Camping in a car is legal in Japan as long as you are not being a nuisance or parked illegally. Lay low when camping in free urban parking, (we don't recommend non paid parking in central Tokyo for example). Fortunately, if you are out in the countryside you are generally fine.
To make finding sleeping spots easier, we provide a map of places you can stay, so no need to overplan. Just choose the places you want to explore and we can give you suggestions nearby.
To help you prepare, here are some general rules on driving in Japan.
Depending on where you're coming from, driving in Japan might be easier or harder. Cars drive on the left side of the road and have the driver's seat and steering wheel on their right side. If you don't drive on this side of the road where you live, prepare for a learning curve at first. We're happy to take you on a short drive around the depot to help you get comfortable before you go.
The legal minimum age for driving is 18 years. Drinking and driving are obviously illegal and harshly punished so please avoid it.
Road signs and rules follow international standards, and many signs on major roads are in Japanese and English. There are some differences however. For example, vehicles have to come to a full stop before crossing any railway tracks. We can provide a review of roadsigns for those interested.
The typical speed limits are 80 to 100 km/h on expressways, 40 km/h in urban areas, 30 km/h in side streets and 50 to 60 km/h elsewhere.
Note: drivers do tend to go a little over the posted speed limits.

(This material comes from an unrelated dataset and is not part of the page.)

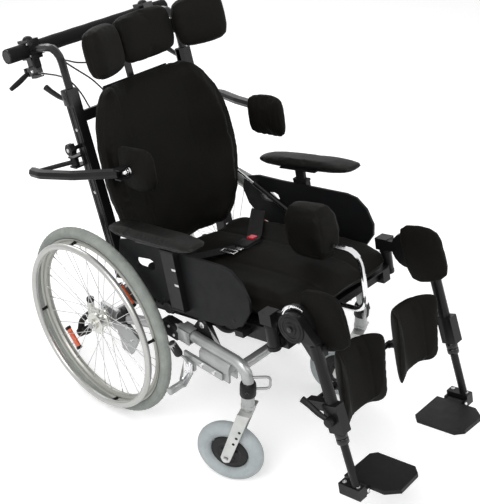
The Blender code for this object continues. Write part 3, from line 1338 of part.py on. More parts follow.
def footplate(side, word, hinge):
    """Flat plate with cut corners and the eye that folds on the hinge pin."""
    inner, outer = -PLATE_X[1], -PLATE_X[0]
    front, rear = PLATE_Y
    outline = [
        (outer, rear), (outer, front + 0.035), (outer - 0.028, front), (inner + 0.020, front + 0.004),
        (inner, front + 0.026), (inner, rear - 0.016), (inner + 0.016, rear),
    ]
    board = plate([(side * x, y) for x, y in outline], 2 * PLATE_HALF_THICK, upright=False)
    half = PLATE_HALF_THICK - 0.0004
    tongue = block(side, (-0.030, -0.001), (-0.0255, 0.0255), (-half, half))
    ring = turned(((0, 0.0253), (0.0080, 0.0253), (0.0080, -0.0253), (0, -0.0253)), 10, (0, 0, 0), "Y")
    bore = rod((0, -0.05, 0), (0, 0.05, 0), FOOT_HINGE_PIN + 0.0005, sides=8, flats=True)
    part(f"footplate_{word}", cut(union(board, tongue, ring), bore), hinge, "black_plastic")


def calf_pad(side, word, pivot):
    """Trough-shaped pad: a panel behind the calf with wings that come forward on both sides."""
    y0, z0 = CALF_ROD
    centre = sum(CALF_X) / 2 - KNEE[0]
    half = (CALF_X[1] - CALF_X[0]) / 2

    def shape(across, along, face):
        z = (CALF_TOP + CALF_BOTTOM) / 2 + along * (CALF_TOP - CALF_BOTTOM) / 2
        if along < 0:
            z += 0.018 * (1 - across ** 2)
        lean = -0.018 * (z - CALF_BOTTOM) / (CALF_TOP - CALF_BOTTOM) / 0.9
        wing = max(0.0, (abs(across) - 0.5) / 0.5)
        reach = 0.050 + 0.040 * (z - CALF_BOTTOM) / (CALF_TOP - CALF_BOTTOM)
        if face:
            return side * (centre + across * half * 0.80), -0.016 + lean - wing * (reach - 0.022), z - z0
        return side * (centre + across * half), 0.012 + lean - wing * reach * 0.95, z - z0

    pad = soft(4, 3, lambda a, b, f: Vector(shape(a, b, f)) - Vector((0, y0, 0)), 1)
    lugs = []
    for x in (centre - 0.040, centre + 0.040):
        lugs.append(block(side, (x - 0.006, x + 0.006), (-0.040, 0.002), (-0.0075, 0.0075)))
        profile = ((0, 0.006), (0.0102, 0.006), (0.0102, -0.006), (0, -0.006))
        lugs.append(turned(profile, 8, (side * x, 0, 0), "X"))
    bore = rod((-0.25, 0, 0), (0.25, 0, 0), CALF_ROD_RADIUS + 0.0005, flats=True)
    part(f"calf_pad_{word}", cut(union(pad, *lugs), bore), pivot, "fabric")


def knee_pad(side, word, leg):
    """Pad inside the knee hinge."""
    def shape(across, along, face):
        y = sum(KNEE_PAD_Y) / 2 + across * (KNEE_PAD_Y[1] - KNEE_PAD_Y[0]) / 2
        z = along * KNEE_PAD_Z[1] * (1 - 0.22 * max(0.0, -across) ** 2)
        x = KNEE_PAD_X[1] if not face else KNEE_PAD_X[0]
        return side * (x - KNEE[0]), y, z

    x = sorted(side * (value - KNEE[0]) for value in KNEE_PAD_X)
    low = (x[0], KNEE_PAD_Y[0], KNEE_PAD_Z[0])
    high = (x[1], KNEE_PAD_Y[1], KNEE_PAD_Z[1])
    part(f"knee_pad_{word}", soft(2, 2, shape, 1, low, high), leg, "fabric")


# Assembly

def wheels(chair):
    for side, word in SIDES:
        rear_wheel(side, word, frame(f"wheel_{word}", chair, (side * WHEEL_X, 0, WHEEL_RADIUS)))
        place = (side * RAIL_X, CASTOR_Y, CASTOR_RADIUS)
        swivel = frame(f"castor_swivel_{word}", chair, place, turn=CASTOR_TURN)
        castor_fork(word, swivel)
        castor_wheel(word, frame(f"castor_spin_{word}", swivel, (0, CASTOR_TRAIL, 0)))


def legrests(seat):
    for side, word in SIDES:
        swing = frame(f"legrest_swing_{word}", seat, (side * SWING_AXIS[0], SWING_AXIS[1], 0))
        legrest_hanger(side, word, swing)
        place = (side * (KNEE[0] - SWING_AXIS[0]), KNEE[1] - SWING_AXIS[1], KNEE[2])
        leg = frame(f"leg_{word}", swing, place, tilt=-LEG_ANGLE)
        leg_tube(side, word, leg)
        knee_pad(side, word, leg)
        foot = frame(f"foot_{word}", leg, (0, 0, 0))
        foot_tube(side, word, foot)
        x, y, z = FOOT_HINGE
        hinge = frame(f"footplate_hinge_{word}", foot, (side * (x - KNEE[0]), y, z), tilt=LEG_ANGLE)
        footplate(side, word, hinge)
        calf_pad(side, word, frame(f"calf_pivot_{word}", leg, (0, *CALF_ROD)))


def armrests(seat):
    for side, word in SIDES:
        side_panel(side, word, seat)
        armrest_post(side, word, seat)
        armrest_pad(side, word, frame(f"armrest_slide_{word}", seat, (0, 0, 0)))


def back_fittings(back):
    bar = frame("push_bar_slide", back, (0, 0, 0))
    push_bar(bar)
    head = frame("headrest_slide", back, (0, 0, 0))
    headrest(head)
    cables(back)
    for side, word in SIDES:
        x, u, w = LEVER_PIVOT
        hand_lever(side, word, frame(f"lever_pivot_{word}", bar, (side * x, u, w)))
        x, u = WING_HINGE
        place = (side * x, u, sum(HEAD_BAR_W) / 2)
        hinge = frame(f"wing_hinge_{word}", head, place, turn=-side * WING_ANGLES[word])
        headrest_wing(side, word, hinge)
        x, u = LATERAL_PIVOT
        pivot = frame(f"lateral_swing_{word}", back, (side * x, u, LATERAL_W[word]), tilt=LATERAL_SLOPE)
        lateral_arm(side, word, pivot)
        end_x, end_u = LATERAL_ENDS[word]
        end = (side * (end_x - x), end_u - u, 0)
        lateral_pad(side, word, frame(f"lateral_pad_pivot_{word}", pivot, end))


def tilt_spring(chair):
    lug = turn_about_x(TILT_SPRING_LUG, -SEAT_TILT)
    far = (SEAT_PIVOT[0] + lug[0], SEAT_PIVOT[1] + lug[1])
    tilt, length = aim(TILT_SPRING_FIXED, far)
    pivot = frame("tilt_spring_pivot", chair, (0, *TILT_SPRING_FIXED), tilt=tilt)
    spring_cylinder("tilt_spring_cylinder", pivot, 0.0, TILT_SPRING_RADIUS, TILT_SPRING_BODY)
    spring_rod("tilt_spring_rod", frame("tilt_spring_slide", pivot, (0, 0, 0)), 0.0, length)


def recline_spring(seat):
    up = turn_about_x((0.0, RECLINE_SPRING_W), -BACK_ANGLE)
    far = (BACK_PIVOT[0] + up[0], BACK_PIVOT[1] + up[1])
    tilt, length = aim(RECLINE_SPRING_FIXED, far)
    pivot = frame("recline_spring_pivot", seat, (RECLINE_SPRING_X, *RECLINE_SPRING_FIXED), tilt=tilt)
    spring_cylinder("recline_spring_cylinder", pivot, 0.0, RECLINE_SPRING_RADIUS, RECLINE_SPRING_BODY)
    spring_rod("recline_spring_rod", frame("recline_spring_slide", pivot, (0, 0, 0)), 0.0, length)


def build():
    chair = frame("chair", None, (0, AXLE_Y, 0))
    base_frame(chair)
    wheels(chair)
    for side, word in SIDES:
        place = (side * (BRAKE_BAR_X[1] + GAP), *BRAKE_PIVOT)
        parking_brake(side, word, frame(f"brake_pivot_{word}", chair, place))
    seat = frame("seat_tilt", chair, (0, *SEAT_PIVOT), tilt=-SEAT_TILT)
    seat_frame(seat)
    seat_cushion(seat)
    armrests(seat)
    lap_belt(seat)
    belt_button(frame("belt_button_slide", seat, (0, 0, 0)))
    pommel(frame("pommel_slide", seat, (0, 0, 0)))
    legrests(seat)
    back = frame("back_recline", seat, (0, *BACK_PIVOT), tilt=-BACK_ANGLE)
    back_frame(back)
    back_shell(back)
    back_cushion(back)
    back_fittings(back)
    tilt_spring(chair)
    recline_spring(seat)


clear_scene()
PARTS = new_collection(COLLECTION)
WORK = new_collection("work")
build()
bpy.context.view_layer.update()
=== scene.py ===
"""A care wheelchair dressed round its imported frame: fabrics, wheels, fittings, light and camera."""

import math

import bmesh
import bpy
import numpy as np
from mathutils import Matrix, Vector


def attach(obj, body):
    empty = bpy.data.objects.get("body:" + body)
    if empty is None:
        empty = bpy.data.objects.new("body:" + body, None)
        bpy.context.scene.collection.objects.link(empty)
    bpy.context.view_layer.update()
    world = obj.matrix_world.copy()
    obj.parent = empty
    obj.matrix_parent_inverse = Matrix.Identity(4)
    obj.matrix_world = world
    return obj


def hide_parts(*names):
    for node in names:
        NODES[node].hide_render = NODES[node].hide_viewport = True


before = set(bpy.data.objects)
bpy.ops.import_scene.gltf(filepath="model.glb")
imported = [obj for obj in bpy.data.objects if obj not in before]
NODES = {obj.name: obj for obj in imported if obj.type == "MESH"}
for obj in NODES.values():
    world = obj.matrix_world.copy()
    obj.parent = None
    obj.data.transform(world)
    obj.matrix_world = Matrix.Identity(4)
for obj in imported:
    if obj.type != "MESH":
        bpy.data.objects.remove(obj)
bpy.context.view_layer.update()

SIDES = ((-1, "right"), (1, "left"))
AXLE_Y = 0.354
WHEEL_X = 0.292
WHEEL_RADIUS = 0.305
CASTOR_RADIUS = 0.101
CASTOR_Y = -0.218
CASTOR_TRAIL = 0.052
CASTOR_TURN = 22.0
SEAT_PIVOT = (0.0, -0.036, 0.460)
SEAT_TILT = 13.0
BACK_PIVOT = (0.0, 0.345, 0.090)
BACK_ANGLE = 5.0
SWING_AXIS = (0.245, -0.275)
KNEE = (0.250, -0.363, 0.089)
LEG_ANGLE = 9.5
LEG_FORWARD = 0.055
CLAMP_Z = -0.246
SWIVEL_X = 0.252
STEM_HEIGHT = 0.150
FORK_FACE = 0.0385
BAR_PLACE = (0.0, 0.140, 0.672)
BAR_TUBE_X = 0.2185
GRIP_RADIUS = 0.0211
GRIP_HALF = 0.199
GRIP_END_X = (0.2375, 0.3003)
HEAD_HINGE = (0.112, -0.068, 0.640)
HEAD_TURNS = {"right": 25.0, "left": 35.0}
LATERAL_PIVOT = (0.252, 0.030)
LATERAL_ENDS = {"right": (0.249, -0.190), "left": (0.275, -0.262)}
LATERAL_HEIGHTS = {"right": 0.350, "left": 0.362}
LATERAL_TILT = 7.0
STAR_KNOB_LIFT = 0.042
CALF_Z = (-0.100, -0.330)
CALF_ROD = (0.016, -0.215)
FOOT_HINGE = (0.228, -0.038, -0.464)
BRAKE_PIVOT = (0.2785, -0.371, 0.335)
POST_X = (0.2640, 0.2856)
POST_Y = 0.037
PANEL_FACE = 0.2640
CUSHION_FLANK = 0.2222


def local(parent, place, tilt=0.0, turn=0.0):
    """A frame placed in its parent, tilted about X and turned about Z."""
    spin = Matrix.Rotation(math.radians(turn), 4, "Z") @ Matrix.Rotation(math.radians(tilt), 4, "X")
    return parent @ Matrix.Translation(Vector(place)) @ spin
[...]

Most roads in Japan are toll free except for expressways, some scenic driving routes, and a small number of toll tunnels. Road conditions tend to be good, although side streets in the cities can be rather narrow or even impassable to larger vehicles. Traffic congestion is a frequent problem in and around urban centers. It's a good idea to give yourself some extra time when returning to Tokyo at the end of a weekend.
Drivers generally tend to be well mannered and considerate. Still, nobody's perfect and intersections can be dangerous, as some drivers tend to speed through yellow lights. Well after the traffic light has turned red, people may stop their vehicles at the edge of the road, blocking traffic. You also should always be aware of cyclists, especially those who ride on the wrong side of the road.
Foreigners can drive in Japan with an International Driving Permit (IDP) for a maximum of one year, even if the IDP is valid for a longer period. You'll have to return to your home country for at least three consecutive months to use it again.
International driving permits are not issued in Japan. They are available in your home country, so please get one in advance. In many countries you can get them through your country's national automobile association for a small fee.
Japan only recognizes international driving permits based on the 1949 Geneva Convention. Many countries follow this standard- be sure to check if you're unsure.
Belgium, Estonia, France, Germany, Monaco, Slovenia, Switzerland and Taiwan don't issue permits based on the 1949 Geneva Convention.
These countries have a separate agreement and can drive with an official Japanese translation of their driver's license. You can get a translation from the Japan Automobile Federation (JAF) or some of the respective driving in Japan countries' embassies or consulates in Japan.
People from other countries whose international driving permits are not recognized by Japan and people who stay in Japan for more than one year, must obtain a Japanese driver's license.
Gas stations are abundant all across Japan. Full service stations are the most common, although self service stations have greatly increased over recent years. Many gas stations close during the night, while others are open 24 hours. A liter of regular gasoline costs roughly 150 yen (as of June 2018). High octane gas and diesel are also available. Payment is possible by credit card or cash.
Getting gas at a full service (フル) station requires some simple Japanese. When you pull into the station, an attendant may direct you to a stall. Park, open your window and shut off your car. Tell the attendant what kind of gas (e.g. "regular"), how much (e.g. "mantan" for full tank) and how you will pay (e.g. "credit card"). He may give you a wet towel to clean your dash or ask to take your garbage. When finished he may ask which direction you wish to leave and then direct you out into traffic.
Self service (セルフ) stations only provide Japanese language menus. If in trouble, an attendant should be present and able to help you.
Note that when paying by cash, the change machine is often a separate machine or inside the gas station building.
Parking in the center of large cities is very expensive, costing several hundreds of yen per hour. Fees decrease with the size of the city and the distance to the city center. In small towns and in the countryside, parking is often free.
Parking lots in national parks or near tourist attractions sometimes charge a flat fee (typically 200 to 500 yen per use).
Besides standard parking lots, you may encounter a few unique types of parking lots in Japan. The first are elevator parking lots in which mechanical elevators inside buildings will pick up and store your car. Drivers will need to park their car onto a lift, which will automatically store the car in the tower. When coming back, the car will the mechanized lift will fetch your car and return it to you.
The second unique type of parking lot uses low barriers underneath the cars which raise up to physically block in each individual vehicle. Once you have paid your parking fee (either at a central payment machine or at the parking space), the barrier lowers and you can safely drive away. You will usually find this type of parking lot in and around small urban lots.